Huh? All the LOOGYs and ROOGYs and ilk only make up 10-15% of mid-inning relief appearances by raw count, and that's *less* than 20 years ago?
   22. Jeff K. Posted: September 10, 2009 at 10:25 AM (#3318758)
I've just looked at two teams, the 2009 Rangers and Orioles. I had to use an imperfect proxy for mid-inning appearances (Sean doesn't track that), games entered with runners on base. So it undersells but doesn't include any incorrect. The Rangers have 115 Rnr / 361 Games in Relief, the Orioles have 127/393. Am I missing something?
   23. Jeff K. Posted: September 10, 2009 at 10:37 AM (#3318760)
Okay, I just quick totaled the 2009 AL. I get an average of 33.09%, a standard deviation of 5.15%, and only two teams even in the 20s, the Mariners at 24% on the nose, and the Jays at 26.7%. So I'm sure I'm figuring something wrong here...are you only looking at top/ace relievers?
   24. Jeff K. Posted: September 10, 2009 at 01:21 PM (#3318789)
I don't really get the 10-15 even for main/ace reliever, but that;s much more subject to definitions.
   25. Jeff K. Posted: September 10, 2009 at 11:57 PM (#3319335)
See, the problem is that MWE will never notice these posts in order to respond. It's a vicious cycle. Kind of like free annuity rates.
   26. Mike Emeigh Posted: October 05, 2009 at 03:21 PM (#3340583)
Since 1990, mid-inning relief appearances have continued to decline, to the point where somewhere between 85% and 90% of relief appearances occur at the start of an inning (whereas in 1960 the percentage was reversed).

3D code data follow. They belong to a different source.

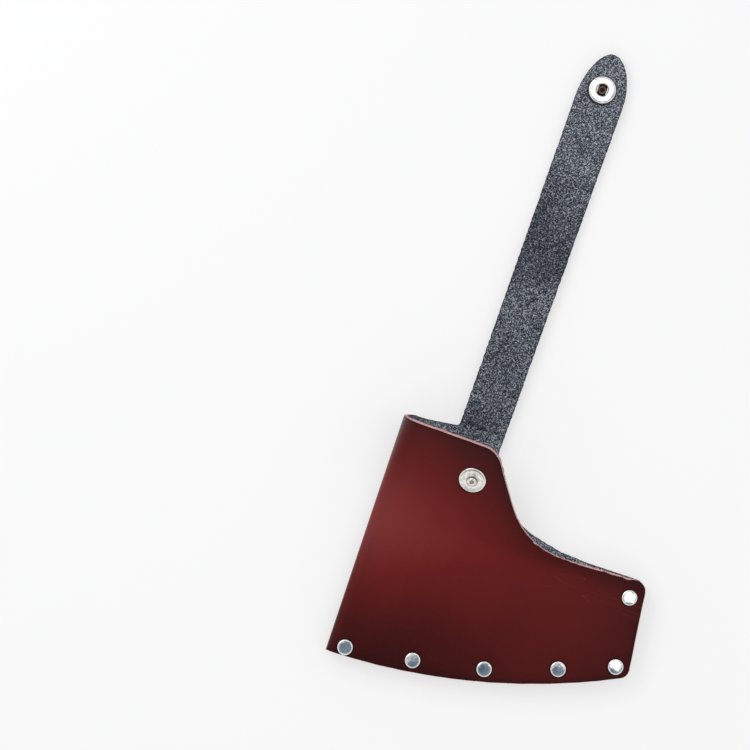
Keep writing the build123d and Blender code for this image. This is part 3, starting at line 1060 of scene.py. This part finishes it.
def set_rivets(name, height, flip, tilt, seed, nodes):
    """The six caps of one face as one piece, each tipped by up to tilt degrees."""
    mesh = bpy.data.meshes.new(name)
    spots = [((ORIGIN.x + r.x) * MM, (ORIGIN.y + r.y) * MM, height * MM) for r in RIVETS]
    mesh.from_pydata(spots, [], [])
    piece = added(name, mesh)
    grown(piece, rivet_tree, {
        "Rivet": cap, "Tilt": math.radians(tilt), "Seed": seed, "Flip": flip,
        "Finish": nickel_finish,
    })
    piece.data.shade_smooth()
    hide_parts(*nodes)
    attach(piece, "sheath")
    print(name, len(piece.data.polygons), "faces")


set_rivets("rivet_caps", BACK_FACE + SEAM, 0.0, 1.6, 4,
           [f"rivet_cap_{i}" for i in RIVET_NUMBERS])
set_rivets("rivet_posts", BACK_FACE + BACK_INSET, math.pi, 0.4, 9,
           [f"rivet_post_{i}" for i in RIVET_NUMBERS])
bpy.data.objects.remove(cap)

# %% [markdown]
# ## The snap fastener
# The stud stands on the front panel, where the bulge tilts it towards the hem, so its seat
# comes from the slope of the bulge. The eyelet clamps it from inside the pocket. The socket is
# a thick pressed ring whose spring shows through the opening as two straight legs, and the cap
# holds it from the strap's outer face.

# %% Seats of the stud and of the socket
lean = math.atan(2 * MOUTH_RISE * (STUD_Y - BULGE_START) / (MOUTH_FRONT - BULGE_START) ** 2)
stud_foot = (ORIGIN.x + SNAP[0], ORIGIN.y + STUD_Y, BACK_FACE + SEAM + rise(STUD_Y))
stud_seat = Matrix.Translation(stud_foot) @ Matrix.Rotation(lean, 4, "X")
socket_foot = (ORIGIN.x + SNAP[0], ORIGIN.y + SNAP[1], BACK_FACE + SHEET["lining"][1])
socket_seat = Matrix.Translation(socket_foot)
print("stud leans", round(math.degrees(lean), 1), "degrees")

# %% Stud, eyelet, socket, cap
# The stud's dish and neck, the eyelet's dome and the inside of the socket and its cap are tarnished
# brown and painted with shade in these hollows.
stud = turned_piece("snap_stud_turned", [
    (1.45, -0.3), (6.45, -0.3), (6.75, 0.1), (6.72, 0.62), (6.45, 0.92), (6.0, 0.84),
    (5.6, 0.56, 0.15), (5.2, 0.44, 0.1), (4.4, 0.34), (3.6, 0.38), (3.0, 0.62, 0.1),
    (2.5, 0.95, 0.6), (1.95, 1.3, 1), (1.9, 2.1, 1), (2.35, 2.4, 0.2), (2.33, 2.7),
    (2.05, 2.88), (1.75, 2.93), (1.45, 2.9),
], stud_seat, 0.16, stud_finish)
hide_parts("snap_stud")
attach(stud, "sheath")

eyelet = turned_piece("snap_eyelet_turned", [
    (0.0, -2.75), (0.8, -2.9), (1.1, -3.35), (5.3, -3.35), (5.5, -3.1), (5.45, -2.66), (1.4, -2.66),
    (1.4, 2.9), (1.86, 2.92), (1.75, 3.08), (1.35, 3.1), (1.0, 2.85, 0.3), (0.75, 2.45, 0.8),
    (0.0, 2.35, 0.6),
], stud_seat, 0.14, stud_finish, closed=False)
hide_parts("snap_eyelet")
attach(eyelet, "sheath")

socket = turned_piece("snap_socket_turned", [
    (1.65, 0.0), (6.5, 0.0), (6.75, 0.25), (6.75, 2.4), (6.62, 2.8), (6.3, 3.05), (5.9, 3.15),
    (4.4, 3.2), (3.5, 3.19), (3.15, 3.05), (2.98, 2.75, 0.3), (3.0, 2.7, 1), (5.15, 2.7, 1),
    (5.15, 0.4, 1), (1.65, 0.4, 1),
], socket_seat, 0.2, nickel_finish)
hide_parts("snap_socket")
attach(socket, "strap_7")

snap_cap = turned_piece("snap_cap_turned", [
    (0.0, -2.7, 1), (0.9, -2.65, 1), (1.1, -2.4, 1), (1.1, 0.62, 1), (1.7, 0.7, 0.8),
    (2.3, 0.5, 1), (2.25, 0.42, 1), (1.6, 0.38, 1), (1.6, -2.55, 1), (7.2, -2.55), (7.5, -2.7),
    (7.48, -3.2), (6.8, -3.8), (5.6, -4.06), (0.0, -4.1),
], socket_seat, 0.25, nickel_finish, closed=False)
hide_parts("snap_cap")
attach(snap_cap, "strap_7")

# %% [markdown]
# ## Solids that stay
# The welt is hidden between the panels and the spring is a plain bent wire, so their solids are
# kept as they are and only get their finishes.

# %% Finishes of the kept solids
for node, material in (("edge_welt", welt_finish), ("snap_spring", wire_finish)):
    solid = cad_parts[node]
    solid.data.materials.clear()
    solid.data.materials.append(material)
    print(node, "wears", material.name)

# %% [markdown]
# ## Floor, light and camera
# A white table in a studio. The room is dark and bluish straight above and bright at its walls,
# so a level cap mirrors the dark and its rim the bright, which is what makes it look like
# metal. One wall is a window, on the side of the fold. A large softbox stands on that side too,
# and two small cards over the strap's tip and the heel light what lies there.

# %% White floor
FLOOR_HALF = 6.0
TABLE_WHITE = (0.93, 0.93, 0.93, 1)
GLOW_SHARE = 0.55  # of the table's white that cameras and mirrors see lit from itself
floor_mesh = bpy.data.meshes.new("floor")
floor_mesh.from_pydata([(x * FLOOR_HALF, y * FLOOR_HALF, 0)
                        for x, y in ((-1, -1), (1, -1), (1, 1), (-1, 1))], [], [(0, 1, 2, 3)])
floor = added("floor", floor_mesh)
table = bpy.data.materials.new("white_table")
maker = emptied(table)
paper = maker.node("ShaderNodeBsdfDiffuse", {}, {"Color": TABLE_WHITE})["BSDF"]
glow = maker.node("ShaderNodeEmission", {}, {"Color": (1, 1, 1, 1), "Strength": 1.0})["Emission"]
ray = maker.node("ShaderNodeLightPath")
seen = (ray["Is Camera Ray"] + ray["Is Glossy Ray"] + ray["Is Transmission Ray"]).at_most(1)
shown = maker.node("ShaderNodeMixShader", {}, {0: seen * GLOW_SHARE, 1: paper, 2: glow})["Shader"]
maker.node("ShaderNodeOutputMaterial", {}, {"Surface": shown})
floor_mesh.materials.append(table)

# %% Room
PATCH = (-0.01, -0.04)  # centre of the dark patch on the ceiling
TO_WINDOW = (-0.895, 0.446)
SKY = [  # how far a direction is from straight up, and the room's colour there
    (0.0, (0.01, 0.06, 0.15)), (0.05, (0.13, 0.20, 0.29)), (0.20, (0.30, 0.35, 0.40)),
    (0.36, (0.62, 0.63, 0.64)), (0.6, (0.86, 0.86, 0.86)), (1.0, (0.98, 0.98, 0.98)),
]
world = bpy.data.worlds.new("studio")
bpy.context.scene.world = world
maker = emptied(world)
direction = maker.node("ShaderNodeTexCoord")["Generated"]
way = maker.node("ShaderNodeSeparateXYZ", {}, {"Vector": direction})
east, north = way["X"] - PATCH[0], way["Y"] - PATCH[1]
window = (way["X"] * TO_WINDOW[0] + way["Y"] * TO_WINDOW[1]).over(0.005, 0.045)
aside = ((east * east + north * north) ** 0.5).at_least(window * 0.5)
sky = maker.node("ShaderNodeValToRGB", {"stops": SKY}, {"Fac": aside})["Color"]
light = maker.node("ShaderNodeBackground", {}, {"Color": sky, "Strength": 0.95})
maker.node("ShaderNodeOutputWorld", {}, {"Surface": light["Background"]})
print("room:", len(world.node_tree.nodes), "nodes")


# %% Lamps
def softbox(name, place, target, size, power):
    """Rectangular lamp that faces its target and isn't seen itself."""
    lamp = bpy.data.lights.new(name, "AREA")
    lamp.shape, lamp.size, lamp.size_y, lamp.energy = "RECTANGLE", size[0], size[1], power
    holder = added(name, lamp)
    holder.location = place
    holder.rotation_mode = "QUATERNION"
    holder.rotation_quaternion = (Vector(target) - Vector(place)).to_track_quat("-Z", "Y")
    holder.visible_camera = False


softbox("left", (-0.55, 0.42, 0.65), (0.0, 0.08, 0.0), (0.52, 0.52), 1.72)
softbox("tip_card", (0.045, 0.335, 0.80), (0.045, 0.335, 0.0), (0.16, 0.16), 0.12)
softbox("heel_card", (0.146, 0.064, 0.35), (0.146, 0.064, 0.0), (0.066, 0.064), 0.020)
print("lamps:", len(bpy.data.lights))

# %% Camera straight above, turned with the table
FRAME_WIDTH = 367.5 * MM
DISTANCE = 3.5
SENSOR = 36.0
TURN = math.atan2(0.3173, 0.9483)
VIEW_CENTRE = (-28.4 * MM, 131.1 * MM, 9 * MM)
camera = added("camera", bpy.data.cameras.new("camera"))
camera.data.sensor_width = SENSOR
camera.data.lens = SENSOR * DISTANCE / FRAME_WIDTH
camera.location = (VIEW_CENTRE[0], VIEW_CENTRE[1], DISTANCE + VIEW_CENTRE[2])
camera.rotation_euler = (0, 0, TURN)
bpy.context.scene.camera = camera
bpy.context.scene.view_settings.view_transform = "Standard"
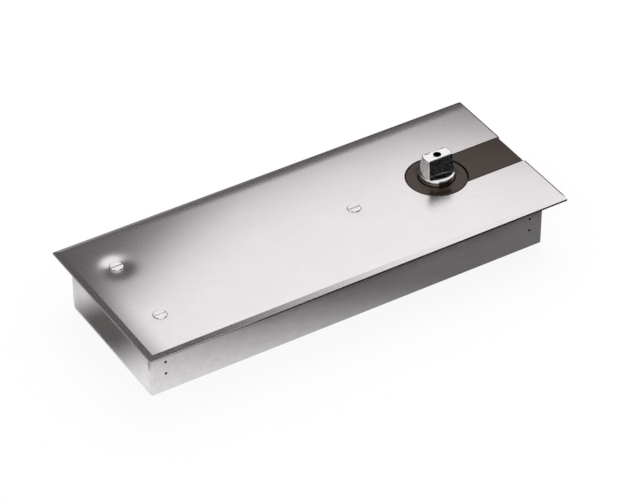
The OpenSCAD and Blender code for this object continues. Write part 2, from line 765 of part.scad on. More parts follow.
// ---------- spindle and cam ----------

module spindle() {
    half_foot = flats_foot_w / 2;
    half_top = flats_top_w / 2;
    lean = atan((half_foot - half_top) / taper_h);
    base_edge = 0.4;
    top_edge = 0.7;
    color([0.84, 0.84, 0.85]) at_spindle() difference() {
        union() {
            post(foot_journal_d / 2, spindle_z0, cam_z0 + e);
            post(cam_seat_d / 2, cam_z0, cam_z1 + e);
            post(journal_d / 2, cam_z1, base_z0 + e);
            post(base_d / 2, base_z0, base_top - base_edge);
            translate([0, 0, base_top - base_edge]) cylinder(h = base_edge,
                r1 = base_d / 2, r2 = base_d / 2 - base_edge);
            translate([0, 0, base_top]) cylinder(h = taper_h - top_edge,
                r1 = taper_foot_d / 2, r2 = taper_top_d / 2);
            translate([0, 0, spindle_top - top_edge]) cylinder(h = top_edge,
                r1 = taper_top_d / 2, r2 = taper_top_d / 2 - top_edge);
        }
        for (s = [-1, 1]) translate([0, s * half_foot, base_top]) rotate([s * lean, 0, 0])
            translate([-base_d, s > 0 ? 0 : -base_d, 0]) cube([2 * base_d, base_d, 2 * taper_h]);
        post(arm_hole_d / 2, spindle_top - arm_hole_depth, spindle_top + e);
        translate([0, 0, spindle_top - arm_hole_sink]) cylinder(h = arm_hole_sink + e,
            r1 = arm_hole_d / 2, r2 = arm_hole_d / 2 + arm_hole_sink + e);
        translate([-cam_seat_d / 2 - e, -key_w / 2, cam_z0]) cube([key_w / 2 + e, key_w, cam_t]);
    }
}

// The cam flank is the roller's path moved inwards by the roller's radius, square to it.
function flank_point(a) = let (
        p = roller_reach + cam_lift(a), s = cam_slope_at(a), n = sqrt(p * p + s * s),
        u = p - offset_r * p / n, v = offset_r * s / n)
    [u * cos(a) - v * sin(a), u * sin(a) + v * cos(a)];

module cam_outline() {
    step = 4;
    notch = atan(cam_slope / roller_reach);
    polygon(concat(
        [for (a = [0 : step : 180]) flank_point(a)],
        [for (a = [180 - step : -step : 0]) let (p = flank_point(a)) [p.x, -p.y]],
        [for (t = [-notch * 0.75 : notch * 0.25 : notch * 0.8])
            [roller_reach - offset_r * cos(t), offset_r * sin(t)]]));
}

module cam_disc() {
    color([0.55, 0.56, 0.58]) at_spindle() difference() {
        translate([0, 0, cam_z0]) linear_extrude(cam_t) cam_outline();
        post(cam_seat_d / 2 + fit, cam_z0 - e, cam_z1 + e);
        translate([-cam_seat_d / 2 - key_w / 2, -key_w / 2, cam_z0 - e])
            cube([key_w, key_w, cam_t + 2 * e]);
    }
}

module cam_key() {
    color([0.4, 0.4, 0.42]) at_spindle()
        translate([-cam_seat_d / 2 - key_w / 2 + fit, -key_w / 2 + fit, cam_z0])
            cube([key_w - 2 * fit, key_w - 2 * fit, cam_t]);
}

module cam_spacer() {
    color([0.6, 0.6, 0.62]) at_spindle()
        ring(foot_bush_r - 0.2, foot_journal_d / 2 + fit, foot_boss_top + 0.1, cam_z0);
}

// ---------- carriage ----------

module carriage_plates() {
    x0 = crosshead_x0;
    x1 = roller_reach + carriage_lead;
    slot_r = journal_d / 2 + slide_gap;
    color([0.5, 0.51, 0.53]) at_spindle() difference() {
        for (z = [plate_lo_z, plate_hi_z]) translate([(x0 + x1) / 2, 0, z])
            linear_extrude(carriage_plate_t) rounded_rect(x1 - x0, carriage_w, 5);
        for (x = [0, -carriage_stroke - 0.5]) translate([x, 0, 0])
            post(slot_r, plate_lo_z - e, carriage_top + e);
        translate([-carriage_stroke - 0.5, -slot_r, plate_lo_z - e])
            cube([carriage_stroke + 0.5, 2 * slot_r, carriage_top - plate_lo_z + 2 * e]);
        translate([roller_reach, 0, 0])
            post(roller_pin_d / 2 + fit, plate_lo_z - e, carriage_top + e);
        crosshead_rivet_places() post(rivet_d / 2 + fit, plate_lo_z - e, carriage_top + e);
    }
}

module crosshead_rivet_places() {
    for (s = [-1, 1])
        translate([(crosshead_x0 + crosshead_x1) / 2, s * (carriage_w / 2 - rivet_inset), 0])
            children();
}

module crosshead() {
    z0 = plate_lo_z + carriage_plate_t;
    color([0.5, 0.51, 0.53]) at_spindle() difference() {
        translate([(crosshead_x0 + crosshead_x1) / 2, 0, z0])
            linear_extrude(plate_hi_z - z0) rounded_rect(crosshead_l, carriage_w, 1.5);
        crosshead_rivet_places() post(rivet_d / 2 + fit, z0 - e, plate_hi_z + e);
        along_x(crosshead_x0 - e, crosshead_l + 2 * e, rod_d / 2 + fit);
    }
}

module crosshead_rivets() {
    color([0.62, 0.62, 0.64]) at_spindle() crosshead_rivet_places()
        post(rivet_d / 2, plate_lo_z - 0.2, carriage_top + 0.2);
}

module roller_pin() {
    color([0.62, 0.62, 0.64]) at_spindle() translate([roller_reach, 0, 0])
        post(roller_pin_d / 2, plate_lo_z, carriage_top);
}

module cam_roller() {
    color([0.66, 0.66, 0.68]) at_spindle() translate([roller_reach, 0, 0]) rotate_extrude()
        polygon([[roller_pin_d / 2 + fit, cam_z0 - 0.3], [roller_r - 0.5, cam_z0 - 0.3],
            [roller_r, cam_z0 + 0.2], [roller_r, cam_z1 - 0.2], [roller_r - 0.5, cam_z1 + 0.3],
            [roller_pin_d / 2 + fit, cam_z1 + 0.3]]);
}

// ---------- pull rod, piston and spring ----------

module pull_rod() {
    color([0.75, 0.75, 0.77]) at_spindle() {
        along_x(piston_x1, crosshead_x1 - piston_x1 - 0.5, rod_d / 2);
        along_x(rod_x0, piston_x1 - rod_x0 + e, rod_neck_r);
    }
}

module piston() {
    color([0.6, 0.61, 0.63]) at_spindle() difference() {
        along_x(piston_x0, piston_l, bore_d / 2 - fit);
        along_x(piston_x0 - e, piston_l + 2 * e, rod_neck_r + fit);
        along_x(piston_x0 - e, nut_t + 1 + e, nut_af / 2 + 1.6);
        // Groove of the piston ring, which the closing valve's port never meets.
        difference() {
            along_x(ring_x0, ring_w, bore_d / 2 + e);
            along_x(ring_x0 - e, ring_w + 2 * e, bore_d / 2 - ring_depth);
        }
        // Check valve: a wide bore for the ball with a narrow seat on the spring side.
        translate([0, check_y, 0]) {
            along_x(piston_x0 - e, check_seat_x - piston_x0 + e, check_r);
            along_x(piston_x0, piston_l + e, ball_r * 0.65);
        }
    }
}

module piston_seal() {
    color([0.1, 0.1, 0.1]) at_spindle() difference() {
        along_x(ring_x0 + fit, ring_w - 2 * fit, bore_d / 2 - 0.02);
        along_x(ring_x0 - e, ring_w + 2 * e, bore_d / 2 - ring_depth + fit);
    }
}

module rod_nut() {
    color([0.62, 0.62, 0.64]) at_spindle() difference() {
        translate([piston_x0 + 1, 0, barrel_z]) rotate([0, 90, 0])
            cylinder(h = nut_t, r = nut_af / 2 / cos(30), $fn = 6);
        along_x(piston_x0, nut_t + 2, rod_neck_r + fit);
    }
}

module check_ball() {
    color([0.8, 0.8, 0.82]) at_spindle()
        translate([check_seat_x - ball_r, check_y, barrel_z]) sphere(r = ball_r);
}

// Pressed-in tube that keeps the ball in the piston.
module check_retainer() {
    color([0.62, 0.62, 0.64]) at_spindle() translate([0, check_y, 0]) difference() {
        along_x(check_seat_x - 2 * ball_r - 3, retainer_l, check_r - fit);
        along_x(check_seat_x - 2 * ball_r - 3 - e, retainer_l + 2 * e, check_r / 2);
    }
}

// Compression spring with closed ends.
function spring_x(t) = let (
        dead = wire_d * 1.02, active = spring_turns - 2 * dead_turns,
        pitch = (spring_l - wire_d - 2 * dead_turns * dead) / active)
    t < dead_turns ? t * dead
    : t > spring_turns - dead_turns ? dead_turns * dead + active * pitch
        + (t - spring_turns + dead_turns) * dead
    : dead_turns * dead + (t - dead_turns) * pitch;
function spring_ring(i) = let (t = i / ring_steps, a = t * 360, x = spring_x(t) + wire_d / 2)
    [for (k = [0 : section_sides - 1]) let (b = k * 360 / section_sides,
        r = spring_r + wire_d / 2 * cos(b))
        [x + wire_d / 2 * sin(b), r * cos(a), r * sin(a)]];

module closing_spring() {
    n = spring_turns * ring_steps;
    s = section_sides;
    color([0.42, 0.44, 0.48]) at_spindle() translate([spring_x0, 0, barrel_z]) polyhedron(
        points = [for (i = [0 : n]) each spring_ring(i)],
        faces = concat(
            [for (i = [0 : n - 1], k = [0 : s - 1])
                [i * s + k, i * s + (k + 1) % s, (i + 1) * s + (k + 1) % s, (i + 1) * s + k]],
            [[for (k = [0 : s - 1]) s - 1 - k]],
            [[for (k = [0 : s - 1]) n * s + k]]),
        convexity = 12);
}

// ---------- regulating valves ----------

// A needle valve: slotted head, a groove for its seal and a conical tip.
module needle_valve(reach) {
    r = valve_d / 2;
    tip = 1.4;
    color([0.74, 0.6, 0.32]) at_spindle() translate([-reach, valve_y, 0]) difference() {
        union() {
            post(r, valve_tip_z + tip, block_top - 0.6);
            translate([0, 0, valve_tip_z + 0.1]) cylinder(h = tip, r1 = 1, r2 = r - 0.6);
        }
        ring(r + e, r - valve_seal_d, valve_seal_z - valve_seal_d / 2 - 0.1,
            valve_seal_z + valve_seal_d / 2 + 0.1);
        driver_cut(valve_d + 1, 1.6, block_top - 0.6);
    }
}

module valve_seal(reach) {
    color([0.1, 0.1, 0.1]) at_spindle() translate([-reach, valve_y, valve_seal_z])
        rotate_extrude() translate([valve_d / 2 - valve_seal_d / 2, 0]) circle(d = valve_seal_d - 0.1);
}

module closing_valve() { needle_valve(closing_valve_reach); }
module closing_valve_seal() { valve_seal(closing_valve_reach); }
module latching_valve() { needle_valve(latching_valve_reach); }
module latching_valve_seal() { valve_seal(latching_valve_reach); }

cement_box();
floor_bosses();
cover_pillars();
closer_body();
mounting_screws();
mounting_washers();
lid_gasket();
body_lid();
lid_screws();
filler_plug();
gallery_plug();
lower_bush();
thrust_disc();
upper_bush();
spindle_seal();
rod_bush();
end_plug();
end_plug_seal();
cover_plate();
cover_screws();
slot_insert();
rosette();
spindle();
cam_disc();
cam_key();
cam_spacer();
carriage_plates();
crosshead();
crosshead_rivets();
roller_pin();
cam_roller();
pull_rod();
piston();
piston_seal();
rod_nut();
check_ball();
check_retainer();
closing_spring();
closing_valve();
closing_valve_seal();
latching_valve();
latching_valve_seal();
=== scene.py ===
"""Looks of a low-profile floor spring door closer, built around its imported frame.

The folded box, the cover plate, its screws and the slot insert are the frame's shapes with softer
edges, and the screws get domed heads.  The spindle, the rosette and the closing spring are
modelled again as smooth surfaces.  The inner pieces keep the frame's shapes, and every piece gets
a worked finish.  Lengths are in metres, +X runs along the box towards the spindle and +Z is up.
"""

import json
import logging
import math
from dataclasses import dataclass, field
from enum import Enum

import bmesh
import bpy
import numpy as np
from mathutils import Matrix, Vector


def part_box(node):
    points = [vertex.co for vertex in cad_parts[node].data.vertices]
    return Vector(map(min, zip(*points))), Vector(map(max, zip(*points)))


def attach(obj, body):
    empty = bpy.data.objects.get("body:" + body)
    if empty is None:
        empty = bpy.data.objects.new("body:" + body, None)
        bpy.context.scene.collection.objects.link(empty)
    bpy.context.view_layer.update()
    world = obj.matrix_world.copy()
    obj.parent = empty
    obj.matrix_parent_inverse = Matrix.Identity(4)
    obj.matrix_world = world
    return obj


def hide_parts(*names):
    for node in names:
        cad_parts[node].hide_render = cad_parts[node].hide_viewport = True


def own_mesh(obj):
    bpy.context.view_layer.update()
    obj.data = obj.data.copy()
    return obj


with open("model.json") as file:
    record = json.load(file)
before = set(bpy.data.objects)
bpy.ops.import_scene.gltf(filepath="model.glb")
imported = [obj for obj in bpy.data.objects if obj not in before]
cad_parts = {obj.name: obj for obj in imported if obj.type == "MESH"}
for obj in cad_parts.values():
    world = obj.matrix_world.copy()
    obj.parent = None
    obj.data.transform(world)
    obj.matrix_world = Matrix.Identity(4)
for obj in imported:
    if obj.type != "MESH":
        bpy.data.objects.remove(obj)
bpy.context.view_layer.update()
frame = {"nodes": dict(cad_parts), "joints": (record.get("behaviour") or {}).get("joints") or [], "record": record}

LOG = logging.getLogger("floor_spring")
MM = 0.001

Colour = tuple[float, float, float]
Point = tuple[float, float, float]


# ---------------------------------------------------------------------------------------------
# Surfaces


def ring_faces(rings: int, around: int, start: int = 0) -> np.ndarray:
    """Joins neighbouring rings of points with quads.

    Point j of ring i is joined to point j + 1 of the same ring and to the same two points of
    ring i + 1, and the last point of a ring is followed by its first.

    Args:
        rings: Number of rings.
        around: Number of points in a ring.
        start: Index of the first point.

    Returns:
        An array of quads, one row of four indices each.
    """
    i, j = np.meshgrid(np.arange(rings - 1), np.arange(around), indexing="ij")
    k = (j + 1) % around
    quads = np.stack([i * around + j, i * around + k, (i + 1) * around + k, (i + 1) * around + j], -1)
    return quads.reshape(-1, 4) + start


def fan_faces(ring_start: int, around: int, pole: int, flip: bool) -> np.ndarray:
    """Closes a ring with triangles that meet in one pole.

    Args:
        ring_start: Index of the ring's first point.
        around: Number of points in the ring.
        pole: Index of the pole.
        flip: True for the end of a surface, False for its beginning.

    Returns:
        An array of triangles, one row of three indices each.
    """
    j = np.arange(around)
    k = (j + 1) % around
    first, second = (j, k) if flip else (k, j)
    return np.stack([ring_start + first, ring_start + second, np.full(around, pole)], -1)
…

I do see these eventually - my ability to spend time on the site varies with my workload and the time of year.

That's what happens when you post from memory. This was in fact the usage pattern for end-of-game relievers AKA closers, adjusted for use of pinch-hitters (to remove the non-discretionary factor). In 1960, closers entered mid-inning 88.5% of the time when they weren't following a pinch-hitter; by 1990, the percentage was 45.1% and by 2008, that percentage was 17.5%. For non-closers, the percentage entering mid-inning was 84% in 1960, 56.5% in 1990, and 39.2% by 2008.

It's usually pretty easy, on most teams from 1960 forward, to identify a primary end-of-game reliever. I tried to capture in-season role changes wherever I could, and when teams were truly using something like closer-by-committee I didn't designate anyone as the primary end-of-game reliever. Even on teams like Pittsburgh and Philadelphia in the 70s with multi-reliever bullpens, one guy usually got the ball at the end.

-- MWE
   27. Jeff K. Posted: October 13, 2009 at 01:28 PM (#3350765)
I do see these eventually - my ability to spend time on the site varies with my workload and the time of year.

Oh, that wasn't directed at you, that was continuing a conversation from Jim's Lab Notes about promoting original material on the front page, etc.

Okay, good, because I remember thinking "If he meant that the way it was phrased and he has numbers to show it, then one of us has forgotten how to do very basic math and/or apply reasoning skills, and it's more likely me than him." I'm too young to completely lose my mind, I was saving that for my 40s.